The biggest problem for me with this movie is the way in which is plotted. I feel like there's not a proper climax or at least we're shoved in to the climax without any lead up. Then there's the issue of Hermione's time turner. It's a cool plot device and it's delightful to watch all the little things that happened during the "first go around" come together when Harry and Hermione go back in time. I think the problem with the time turner is it's somewhat of a deus ex machina. While it's hinted at throughout the film, it seems too convienent and I don't believe it's ever brought up in the books again and certainly not the films.

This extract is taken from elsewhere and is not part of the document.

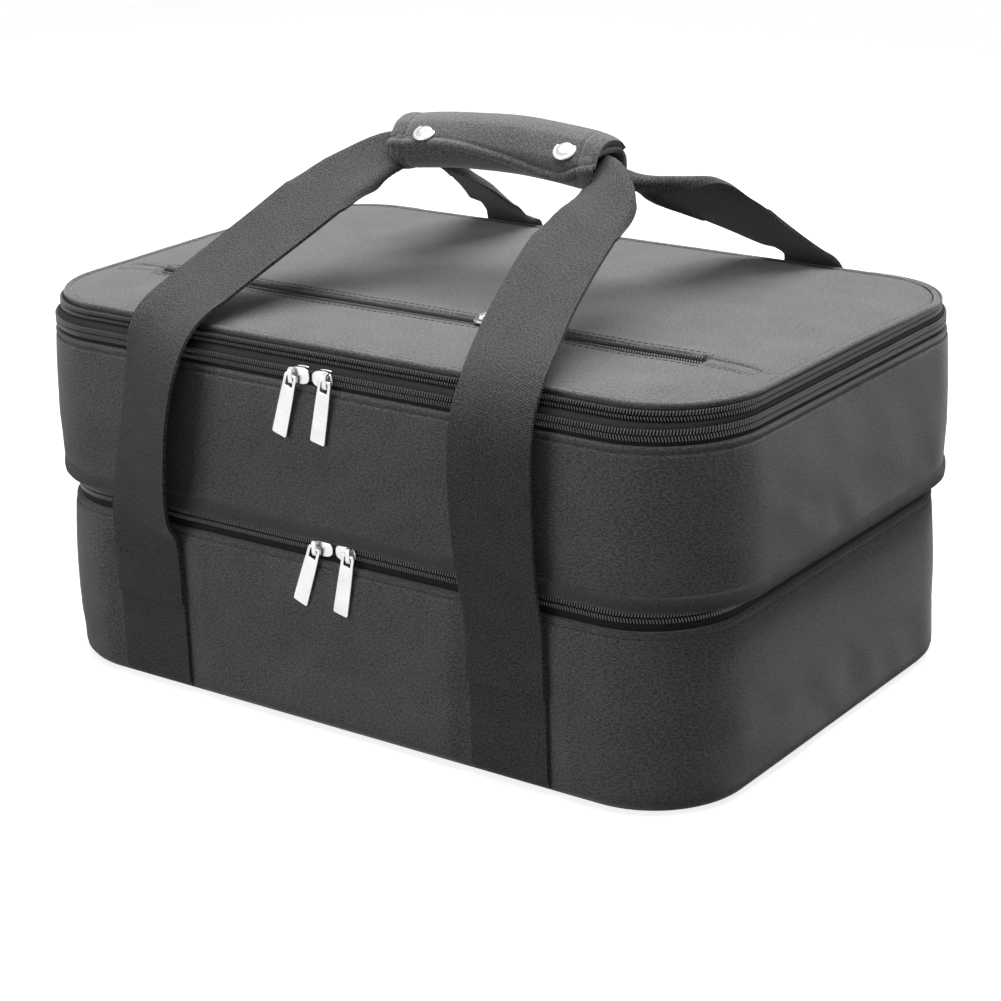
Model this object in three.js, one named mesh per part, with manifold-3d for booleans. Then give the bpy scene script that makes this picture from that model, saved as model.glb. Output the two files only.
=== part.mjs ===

Harry Potter and The Prisoner of Azkaban is another part of the puzzle in this series and there's an intimacy which befits it's nature as one piece of a larger series rather than something which feels too epic but doesn't go anywhere. Looking at the films which followed Cuaron's entry one can see how influential his style was on the series, both visually and tonally. Nevertheless, Cuaron's film is one of a kind. This is a wonderful and yes, magical film.